> [Job]: Provide the data again in its entirety, exactly as given.

> [The records]:
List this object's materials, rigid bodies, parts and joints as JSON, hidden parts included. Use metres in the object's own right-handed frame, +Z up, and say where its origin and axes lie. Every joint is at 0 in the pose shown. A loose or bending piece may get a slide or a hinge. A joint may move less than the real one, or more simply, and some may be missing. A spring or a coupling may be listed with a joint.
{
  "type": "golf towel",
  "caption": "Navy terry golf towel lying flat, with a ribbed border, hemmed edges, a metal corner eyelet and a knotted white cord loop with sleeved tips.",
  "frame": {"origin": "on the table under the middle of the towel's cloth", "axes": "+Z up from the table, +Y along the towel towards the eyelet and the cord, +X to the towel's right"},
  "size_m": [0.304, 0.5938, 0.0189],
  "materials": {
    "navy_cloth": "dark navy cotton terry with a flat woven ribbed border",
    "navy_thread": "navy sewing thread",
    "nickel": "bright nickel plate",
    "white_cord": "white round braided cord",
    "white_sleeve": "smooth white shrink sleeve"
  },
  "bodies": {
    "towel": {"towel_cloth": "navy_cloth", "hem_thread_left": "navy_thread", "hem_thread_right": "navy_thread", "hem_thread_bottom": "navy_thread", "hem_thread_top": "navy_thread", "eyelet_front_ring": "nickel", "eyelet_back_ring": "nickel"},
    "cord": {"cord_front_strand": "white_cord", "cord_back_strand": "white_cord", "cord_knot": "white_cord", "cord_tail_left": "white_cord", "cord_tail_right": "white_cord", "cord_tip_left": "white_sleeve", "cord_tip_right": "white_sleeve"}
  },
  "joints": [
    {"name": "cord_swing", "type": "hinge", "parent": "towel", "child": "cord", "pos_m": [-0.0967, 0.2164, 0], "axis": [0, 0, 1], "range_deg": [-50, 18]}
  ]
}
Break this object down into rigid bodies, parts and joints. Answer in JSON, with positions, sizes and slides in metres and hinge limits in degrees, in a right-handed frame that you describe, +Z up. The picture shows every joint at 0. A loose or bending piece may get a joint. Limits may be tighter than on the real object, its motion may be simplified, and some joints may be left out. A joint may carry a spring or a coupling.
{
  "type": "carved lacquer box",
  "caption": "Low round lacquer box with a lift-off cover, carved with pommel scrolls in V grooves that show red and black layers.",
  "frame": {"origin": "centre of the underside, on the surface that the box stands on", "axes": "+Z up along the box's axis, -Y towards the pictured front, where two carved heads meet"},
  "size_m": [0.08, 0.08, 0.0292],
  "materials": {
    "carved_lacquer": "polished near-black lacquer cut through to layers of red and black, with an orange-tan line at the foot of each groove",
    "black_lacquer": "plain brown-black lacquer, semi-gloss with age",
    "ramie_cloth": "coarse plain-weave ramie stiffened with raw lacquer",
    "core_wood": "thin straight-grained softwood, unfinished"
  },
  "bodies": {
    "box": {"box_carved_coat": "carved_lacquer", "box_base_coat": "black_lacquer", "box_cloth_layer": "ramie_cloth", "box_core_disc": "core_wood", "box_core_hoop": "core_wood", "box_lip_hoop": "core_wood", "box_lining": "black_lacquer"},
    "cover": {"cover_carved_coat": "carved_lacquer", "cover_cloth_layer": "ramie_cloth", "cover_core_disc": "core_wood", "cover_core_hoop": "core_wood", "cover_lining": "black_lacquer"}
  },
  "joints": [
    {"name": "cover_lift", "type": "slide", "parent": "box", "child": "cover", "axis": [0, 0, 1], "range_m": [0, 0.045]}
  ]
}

> [In response]:
List this object's materials, rigid bodies, parts and joints as JSON, hidden parts included. Use metres in the object's own right-handed frame, +Z up, and say where its origin and axes lie. Every joint is at 0 in the pose shown. A loose or bending piece may get a slide or a hinge. A joint may move less than the real one, or more simply, and some may be missing. A spring or a coupling may be listed with a joint.
{
  "type": "golf towel",
  "caption": "Navy terry golf towel lying flat, with a ribbed border, hemmed edges, a metal corner eyelet and a knotted white cord loop with sleeved tips.",
  "frame": {"origin": "on the table under the middle of the towel's cloth", "axes": "+Z up from the table, +Y along the towel towards the eyelet and the cord, +X to the towel's right"},
  "size_m": [0.304, 0.5938, 0.0189],
  "materials": {
    "navy_cloth": "dark navy cotton terry with a flat woven ribbed border",
    "navy_thread": "navy sewing thread",
    "nickel": "bright nickel plate",
    "white_cord": "white round braided cord",
    "white_sleeve": "smooth white shrink sleeve"
  },
  "bodies": {
    "towel": {"towel_cloth": "navy_cloth", "hem_thread_left": "navy_thread", "hem_thread_right": "navy_thread", "hem_thread_bottom": "navy_thread", "hem_thread_top": "navy_thread", "eyelet_front_ring": "nickel", "eyelet_back_ring": "nickel"},
    "cord": {"cord_front_strand": "white_cord", "cord_back_strand": "white_cord", "cord_knot": "white_cord", "cord_tail_left": "white_cord", "cord_tail_right": "white_cord", "cord_tip_left": "white_sleeve", "cord_tip_right": "white_sleeve"}
  },
  "joints": [
    {"name": "cord_swing", "type": "hinge", "parent": "towel", "child": "cord", "pos_m": [-0.0967, 0.2164, 0], "axis": [0, 0, 1], "range_deg": [-50, 18]}
  ]
}
Break this object down into rigid bodies, parts and joints. Answer in JSON, with positions, sizes and slides in metres and hinge limits in degrees, in a right-handed frame that you describe, +Z up. The picture shows every joint at 0. A loose or bending piece may get a joint. Limits may be tighter than on the real object, its motion may be simplified, and some joints may be left out. A joint may carry a spring or a coupling.
{
  "type": "carved lacquer box",
  "caption": "Low round lacquer box with a lift-off cover, carved with pommel scrolls in V grooves that show red and black layers.",
  "frame": {"origin": "centre of the underside, on the surface that the box stands on", "axes": "+Z up along the box's axis, -Y towards the pictured front, where two carved heads meet"},
  "size_m": [0.08, 0.08, 0.0292],
  "materials": {
    "carved_lacquer": "polished near-black lacquer cut through to layers of red and black, with an orange-tan line at the foot of each groove",
    "black_lacquer": "plain brown-black lacquer, semi-gloss with age",
    "ramie_cloth": "coarse plain-weave ramie stiffened with raw lacquer",
    "core_wood": "thin straight-grained softwood, unfinished"
  },
  "bodies": {
    "box": {"box_carved_coat": "carved_lacquer", "box_base_coat": "black_lacquer", "box_cloth_layer": "ramie_cloth", "box_core_disc": "core_wood", "box_core_hoop": "core_wood", "box_lip_hoop": "core_wood", "box_lining": "black_lacquer"},
    "cover": {"cover_carved_coat": "carved_lacquer", "cover_cloth_layer": "ramie_cloth", "cover_core_disc": "core_wood", "cover_core_hoop": "core_wood", "cover_lining": "black_lacquer"}
  },
  "joints": [
    {"name": "cover_lift", "type": "slide", "parent": "box", "child": "cover", "axis": [0, 0, 1], "range_m": [0, 0.045]}
  ]
}